>> start
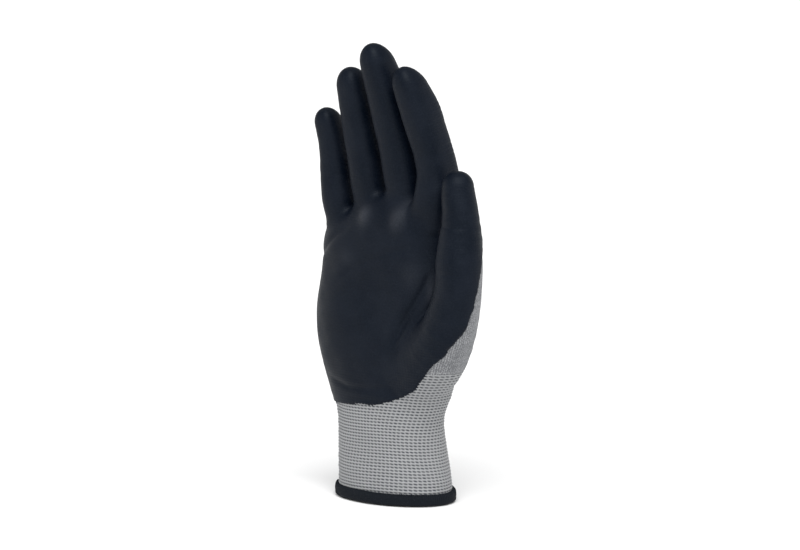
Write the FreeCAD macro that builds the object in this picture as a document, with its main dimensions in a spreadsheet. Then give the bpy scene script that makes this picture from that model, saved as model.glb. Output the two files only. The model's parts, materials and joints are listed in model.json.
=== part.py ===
"""Knitted cut-resistant work glove with a dipped palm, for the right hand.

Millimetres. +Z runs from the wrist opening to the fingertips, the palm faces
-Y and the thumb is on the +X side. The origin is the centre of the opening,
level with the bottom of the hem.
"""

import FreeCAD, Part
import math
import os
import Sketcher

Vector = FreeCAD.Vector
Placement = FreeCAD.Placement

FINGERS = ("index", "middle", "ring", "little")
DIGITS = FINGERS + ("thumb",)
SEGMENTS = {"finger": ("base", "middle", "tip"), "thumb": ("root", "base", "tip")}
CUFF_SECTIONS = ("mouth", "rib", "waist", "wrist")
PALM_SECTIONS = ("wrist", "flare", "heel", "mound", "hollow", "knuckle", "web")
THENAR_SECTIONS = ("thenar_low", "thenar_mid", "thenar_high")

# Alias, value, what the number is.
GENERAL = (
    ("liner_wall", 1.2, "thickness of the knitted liner"),
    ("coating", 0.7, "thickness of the dipped coating"),
    ("gap", 0.5, "slot left between two parts that hinge on each other"),
    ("overcut", 1.0, "how far a cutting shape runs past the face it opens"),
    ("collar_embed", 14, "length of a finger stall's root inside the palm"),
    ("hem_half_width", 35.0, "half width of the hem, middle of its band"),
    ("hem_half_depth", 23.6, "half depth of the hem, middle of its band"),
    ("hem_height", 6.0, "height of the overlocked band"),
    ("hem_thickness", 4.0, "thickness of the overlocked band"),
    ("elastic_first", 10, "height of the lowest elastic yarn"),
    ("elastic_pitch", 5, "spacing of the elastic yarns"),
    ("elastic_count", 6, "number of elastic yarns laid in the cuff"),
    ("elastic_width", 0.8, "width of an elastic yarn along the cuff"),
    ("elastic_thickness", 0.6, "thickness of an elastic yarn"),
    ("elastic_sunk", 0.3, "how deep an elastic yarn is knitted into the wall"),
    ("coat_back", 4.0, "how far behind the palm's middle plane the coating ends"),
    ("coat_lean", 3.5, "forward lean of the coating's back edge, degrees"),
    ("coat_low_z", 55, "lowest edge of the coating, at the heel of the hand"),
    ("coat_low_x", 5, "where the coating's edge starts to rise"),
    ("coat_mid_z", 71, "edge of the coating below the thumb's mound"),
    ("coat_mid_x", 30, "where that point lies across the hand"),
    ("coat_high_z", 103, "edge of the coating on the side of the thumb's mound"),
    ("coat_high_x", 66, "where that point lies across the hand"),
    ("coat_wrap", 270, "how far the coating goes round a stall, degrees"),
    ("coat_tip_band", 5, "straight part of a fingertip that is coated all round"),
    ("wrist_front", 21.0, "relief angle at the wrist, palm side, degrees"),
    ("wrist_back", 21.0, "relief angle at the wrist, back of the hand, degrees"),
)

# Section, height, centre x, centre y, half width, half depth.
SECTIONS = (
    ("mouth", 2.0, -0.3, 0.0, 34.6, 23.4),
    ("rib", 12.0, -0.6, 0.0, 34.0, 23.2),
    ("waist", 27.0, -2.0, 0.0, 32.7, 22.4),
    ("wrist", 46.0, -3.0, -0.5, 33.0, 21.0),
    ("flare", 60.0, -2.2, -0.5, 39.5, 20.6),
    ("heel", 82.0, -4.8, -2.0, 44.0, 20.0),
    ("mound", 98.0, -4.5, -3.0, 46.0, 19.0),
    ("hollow", 125.0, -1.1, -5.0, 44.0, 17.0),
    ("knuckle", 146.0, 0.1, -6.5, 41.5, 15.5),
    ("web", 158.0, 0.3, -7.5, 38.0, 11.5),
    ("thenar_low", 62.0, 16.0, -3.0, 13.0, 12.0),
    ("thenar_mid", 82.0, 37.0, -8.0, 17.0, 16.5),
    ("thenar_high", 98.0, 48.5, -11.5, 14.8, 14.8),
)

# Digit, root x, root y, root z, length, root radius, tip radius, lean.
STALLS = (
    ("index", 32.2, -8.5, 162.0, 79.5, 9.6, 8.3, -2.0),
    ("middle", 9.5, -8.5, 164.0, 88.5, 9.4, 8.2, -1.5),
    ("ring", -11.5, -8.0, 160.0, 76.5, 8.9, 7.7, -2.3),
    ("little", -31.5, -7.0, 154.0, 57.5, 7.9, 6.9, -4.3),
    ("thumb", 54.8, -13.8, 114.0, 72.0, 11.9, 8.9, 0.0),
)

# Kind of digit, turn of its root about Z, tilt of its root.
ROOTS = (
    ("finger", 0.0, 4.0),
    ("thumb", 90.0, 1.9),
)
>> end
Aim => Write out the full listing, keeping every line exactly as it is.

Answer in full =>
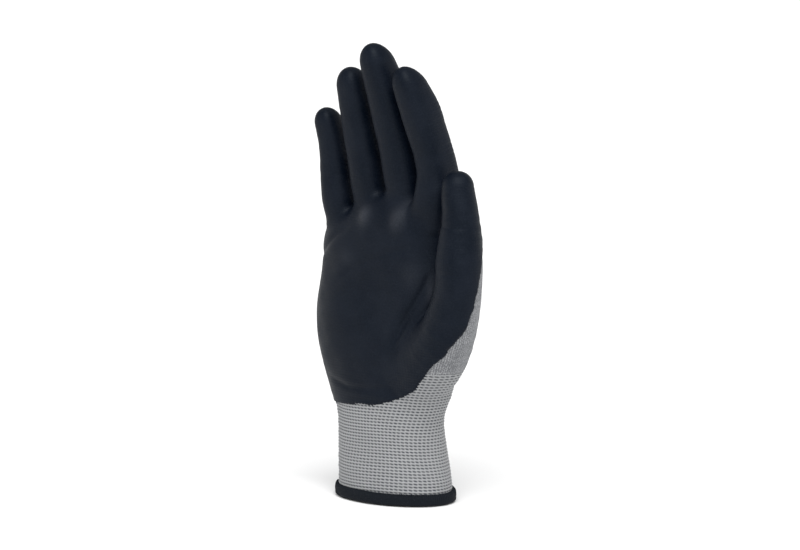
Write the FreeCAD macro that builds the object in this picture as a document, with its main dimensions in a spreadsheet. Then give the bpy scene script that makes this picture from that model, saved as model.glb. Output the two files only. The model's parts, materials and joints are listed in model.json.
=== part.py ===
"""Knitted cut-resistant work glove with a dipped palm, for the right hand.

Millimetres. +Z runs from the wrist opening to the fingertips, the palm faces
-Y and the thumb is on the +X side. The origin is the centre of the opening,
level with the bottom of the hem.
"""

import FreeCAD, Part
import math
import os
import Sketcher

Vector = FreeCAD.Vector
Placement = FreeCAD.Placement

FINGERS = ("index", "middle", "ring", "little")
DIGITS = FINGERS + ("thumb",)
SEGMENTS = {"finger": ("base", "middle", "tip"), "thumb": ("root", "base", "tip")}
CUFF_SECTIONS = ("mouth", "rib", "waist", "wrist")
PALM_SECTIONS = ("wrist", "flare", "heel", "mound", "hollow", "knuckle", "web")
THENAR_SECTIONS = ("thenar_low", "thenar_mid", "thenar_high")

# Alias, value, what the number is.
GENERAL = (
    ("liner_wall", 1.2, "thickness of the knitted liner"),
    ("coating", 0.7, "thickness of the dipped coating"),
    ("gap", 0.5, "slot left between two parts that hinge on each other"),
    ("overcut", 1.0, "how far a cutting shape runs past the face it opens"),
    ("collar_embed", 14, "length of a finger stall's root inside the palm"),
    ("hem_half_width", 35.0, "half width of the hem, middle of its band"),
    ("hem_half_depth", 23.6, "half depth of the hem, middle of its band"),
    ("hem_height", 6.0, "height of the overlocked band"),
    ("hem_thickness", 4.0, "thickness of the overlocked band"),
    ("elastic_first", 10, "height of the lowest elastic yarn"),
    ("elastic_pitch", 5, "spacing of the elastic yarns"),
    ("elastic_count", 6, "number of elastic yarns laid in the cuff"),
    ("elastic_width", 0.8, "width of an elastic yarn along the cuff"),
    ("elastic_thickness", 0.6, "thickness of an elastic yarn"),
    ("elastic_sunk", 0.3, "how deep an elastic yarn is knitted into the wall"),
    ("coat_back", 4.0, "how far behind the palm's middle plane the coating ends"),
    ("coat_lean", 3.5, "forward lean of the coating's back edge, degrees"),
    ("coat_low_z", 55, "lowest edge of the coating, at the heel of the hand"),
    ("coat_low_x", 5, "where the coating's edge starts to rise"),
    ("coat_mid_z", 71, "edge of the coating below the thumb's mound"),
    ("coat_mid_x", 30, "where that point lies across the hand"),
    ("coat_high_z", 103, "edge of the coating on the side of the thumb's mound"),
    ("coat_high_x", 66, "where that point lies across the hand"),
    ("coat_wrap", 270, "how far the coating goes round a stall, degrees"),
    ("coat_tip_band", 5, "straight part of a fingertip that is coated all round"),
    ("wrist_front", 21.0, "relief angle at the wrist, palm side, degrees"),
    ("wrist_back", 21.0, "relief angle at the wrist, back of the hand, degrees"),
)

# Section, height, centre x, centre y, half width, half depth.
SECTIONS = (
    ("mouth", 2.0, -0.3, 0.0, 34.6, 23.4),
    ("rib", 12.0, -0.6, 0.0, 34.0, 23.2),
    ("waist", 27.0, -2.0, 0.0, 32.7, 22.4),
    ("wrist", 46.0, -3.0, -0.5, 33.0, 21.0),
    ("flare", 60.0, -2.2, -0.5, 39.5, 20.6),
    ("heel", 82.0, -4.8, -2.0, 44.0, 20.0),
    ("mound", 98.0, -4.5, -3.0, 46.0, 19.0),
    ("hollow", 125.0, -1.1, -5.0, 44.0, 17.0),
    ("knuckle", 146.0, 0.1, -6.5, 41.5, 15.5),
    ("web", 158.0, 0.3, -7.5, 38.0, 11.5),
    ("thenar_low", 62.0, 16.0, -3.0, 13.0, 12.0),
    ("thenar_mid", 82.0, 37.0, -8.0, 17.0, 16.5),
    ("thenar_high", 98.0, 48.5, -11.5, 14.8, 14.8),
)

# Digit, root x, root y, root z, length, root radius, tip radius, lean.
STALLS = (
    ("index", 32.2, -8.5, 162.0, 79.5, 9.6, 8.3, -2.0),
    ("middle", 9.5, -8.5, 164.0, 88.5, 9.4, 8.2, -1.5),
    ("ring", -11.5, -8.0, 160.0, 76.5, 8.9, 7.7, -2.3),
    ("little", -31.5, -7.0, 154.0, 57.5, 7.9, 6.9, -4.3),
    ("thumb", 54.8, -13.8, 114.0, 72.0, 11.9, 8.9, 0.0),
)

# Kind of digit, turn of its root about Z, tilt of its root.
ROOTS = (
    ("finger", 0.0, 4.0),
    ("thumb", 90.0, 1.9),
)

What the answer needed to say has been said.